Какой же счастливый билет в земной лотерее — жизнь падишаха! Что такое Дон Жуан и его mille е tre по сравнению с султаном? Второразрядный искатель приключений, обманутый обманщик, чьи скудные желания — капризы нищего — исчерпываются горсткой возлюбленных, только и ждущих, чтобы их соблазнили, в большинстве своем уже соблазненных другими, имевших любовников и мужей, — их лица, руки, плечи, доступны взглядам каждого, фаты в танце пожимают им пальчики, уши их давно привыкли к нашептыванию пошлых комплиментов. Что за жалкая участь — шататься при луне под балконами с гитарой за спиной и томиться ожиданием в обществе полусонного Лепорелло!

А султан?! Он срывает лишь самые чистые лилии, самые безупречные розы в саду красоты, останавливает взор лишь на совершеннейших формах, не запятнанных взглядом ни единого смертного, на дивных цветках, чья жизнь от колыбели до могилы течет под охраной бесполых чудовищ, среди сверкающего одиночества роскошных покоев, куда не дерзнет проникнуть ни один смельчак, в строжайшей тайне, непроницаемой даже для самых смутных желаний».

Гарем был символом могущества владыки, порой более красноречивым, чем армия или флот. Численность и великолепие гарема внушали уважение не только к государству, но и к его правителю. По тому, как пополнялся гарем, какие немыслимые суммы платили агенты двора за редких красавиц на невольничьих аукционах, судили о тонкости вкуса и мужской силе будущего обладателя этих гурий.

Поначалу султаны женились на дочерях правителей других государств, но со временем женами и даже султаншами все чаще становились бывшие рабыни.

«Сегодня лишь немногие паши, следуя традиции или прихоти, позволяют себе варварскую и сладостную роскошь иметь гарем, — писал Джордж Дорис. — Само собой разумеется, первым среди этих привилегированных особ является Повелитель правоверных — счастливый обладатель живой коллекции самых драгоценных образчиков восточной красоты».

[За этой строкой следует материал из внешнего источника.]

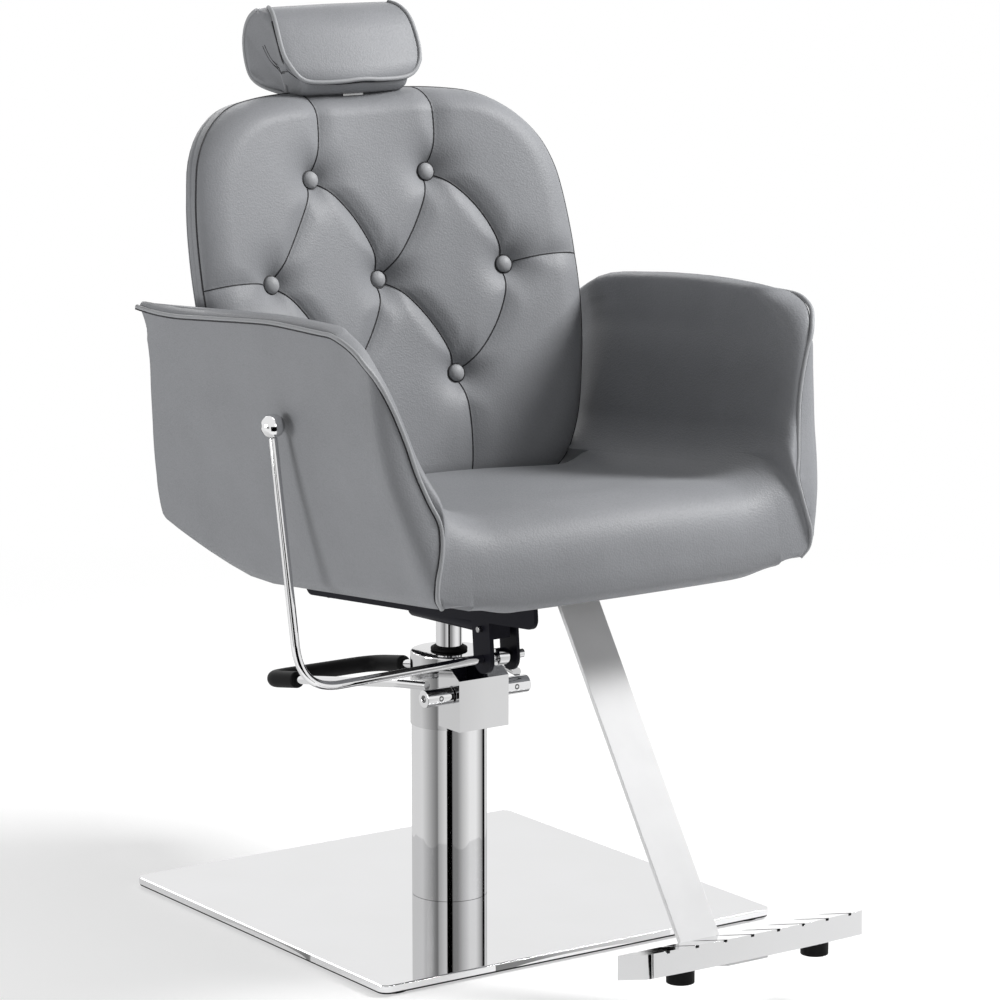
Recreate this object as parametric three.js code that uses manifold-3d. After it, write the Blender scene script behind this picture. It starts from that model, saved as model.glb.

Гаремное соперничество владык порой затмевало военное, а в отдельных случаях провоцировало и сами войны, что описал Генрих Гейне в поэме «Али-бей»:

Али-бей, герой ислама,

Упоенный сладкой негой,

На ковре сидит в гареме

Между жен своих прекрасных.

Что игривые газели

Эти жены: та рукою

Бородой его играет,

Та разглаживает кудри,

Третья, в лютню ударяя,

Перед ним поет и пляшет,

А четвертая, как кошка,

У него прижалась к сердцу…

Только вдруг гремят литавры,

Барабаны бьют тревогу:

«Али-бей! Вставай на битву!

Франки выступили в поле!»

На коня герой садится,

В бой летит, но мыслью томной

Все еще в стенах гарема

Между жен своих витает, —

И меж тем, как рубит франков,

Улыбается он сладко

Милым призракам, и в битве

От него не отходящим…

Не удивительно, что разорение захваченных дворцов начиналось с ревизии гаремов, если их не удавалось заблаговременно перевести в безопасное место.

Временами стремительно разраставшиеся гаремы становились «государством в государстве», оказывая решающее влияние на политику. На их содержание уходила весомая доля бюджета страны. Случалось, что гаремы разоряли своих обладателей и приводили к гибели целые державы.

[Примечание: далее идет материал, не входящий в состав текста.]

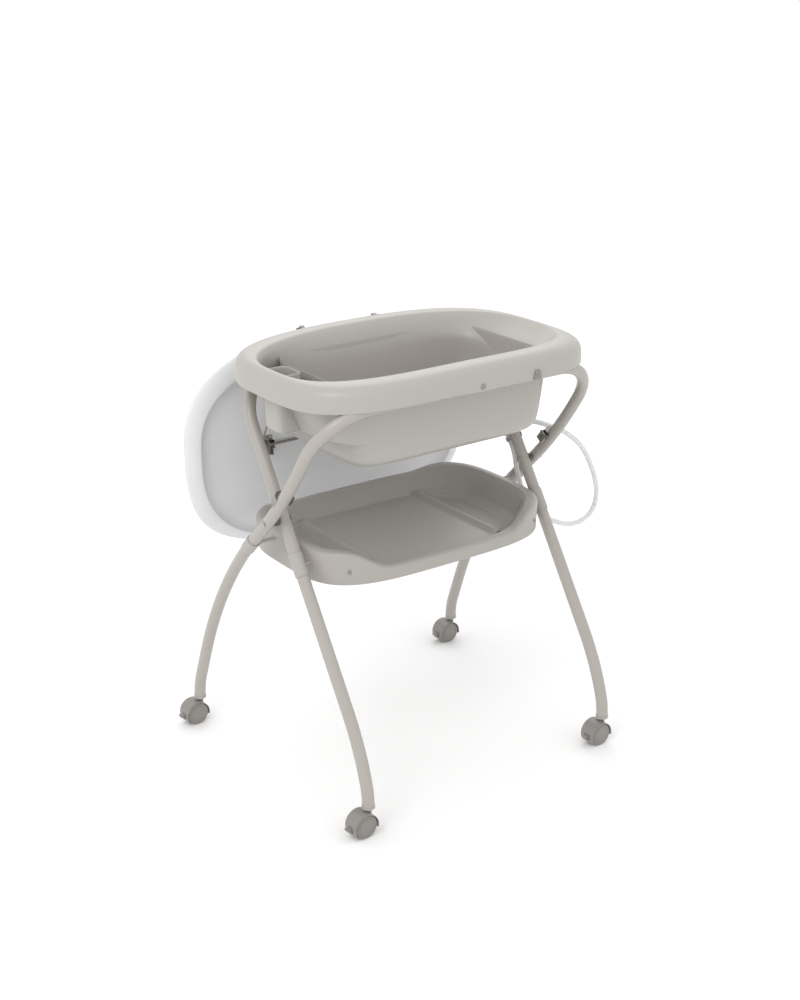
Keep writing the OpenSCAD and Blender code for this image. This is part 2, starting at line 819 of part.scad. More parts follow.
module tray_screws() {
    color(dark)
        for (x = [-235, 235])
            translate([x, tray_front_y(x) - 1.2, 478])
                rotate([-90, 0, 0])
                    difference() {
                        union() {
                            cylinder(d = 9, h = 1.4);
                            cylinder(d = 4.6, h = 12);
                        }
                        translate([0, 0, -1])
                            cylinder(d = 3, h = 1.8, $fn = 6);
                    }
}
// the front face of the tray at a place along it
function tray_front_y(x) = tray_y - tray_half_y * pow(1 - pow(abs(x) / tray_half_x, 3.8), 1 / 3.8) + 1;

// ---- the changing top, hanging behind the bath ----

hinge = [250, 866];
rod = [270, 617];
top_mid_z = 630;
// how much shorter the top is above its middle than below it
top_trim = 14;
arm_top_x = 104;
arm_low_x = 190;
wire_d = 4;
rod_d = 6;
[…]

О проблемах, связанных с содержанием гарема, говорится и в «Тысяче и одной ночи»:

«Когда же настала девятьсот тридцать шестая ночь, она сказала: „Дошло до меня, о счастливый царь, что число вельмож, которые мылись с Царем в этот день, было четыреста душ. А количество того, что они дали из динаров, оказалось сорок тысяч, и невольников — четыреста, и рабов — четыреста, и невольниц — четыреста (достаточно с тебя такого дара!), а царь дал Абу-Сиру десять тысяч динаров, десять невольников, десять невольниц и десять рабов“

И Абу-Сир выступил вперед, и поцеловал перед царем землю, и сказал: „О счастливый царь, обладатель здравого суждения! Какое место вместит меня с этими невольниками, невольницами и рабами?“ И царь молвил: „Я приказал это своим вельможам только для того, чтобы мы собрали тебе большое количество денег. Ты ведь, может быть, вспомнишь свою страну и семью и соскучишься по ней, и захочешь поехать на родину, и окажется, что ты взял из нашей страны основательное количество денег, которое поможет тебе жить в твоей стране“ — „О царь времени, да возвеличит тебя Аллах! — сказал Абу-Сир. — Эти многочисленные невольники, невольницы и рабы — по сану царям, и если бы ты велел дать мне наличные деньги, они были бы лучше, чем это войско, потому что люди едят и пьют и одеваются, и сколько бы мне ни досталось денег, их не хватит на содержание этих рабов“».

Редким владыкам удавалось распоряжаться гаремом в соответствии с его предназначением. На то он и гарем, чтобы лишать рассудка своего хозяина. Но когда на престол восходил избранник строгих правил, гарем становился официальным государственным учреждением со строгими правилами и неукоснительной дисциплиной, как в образцовом монастыре.

Так, в 1861 году расточительного и любвеобильного султана Абдул-Меджида сменил Абдул-Азиз, который пообещал ограничиться одной женой, а блистательный гарем прежнего султана переместил из султанского дворца в Старый гарем. Народ принял это как добрый знак, предвещавший избавление от безумств и непомерного влияния прежнего гарема на государственные дела.

Позже султан все же взял себе еще двух жен, но на относительную скромность его жизни это заметно не повлияло. Прогулки на новомодных теплоходах привлекали его больше, чем гаремные страсти.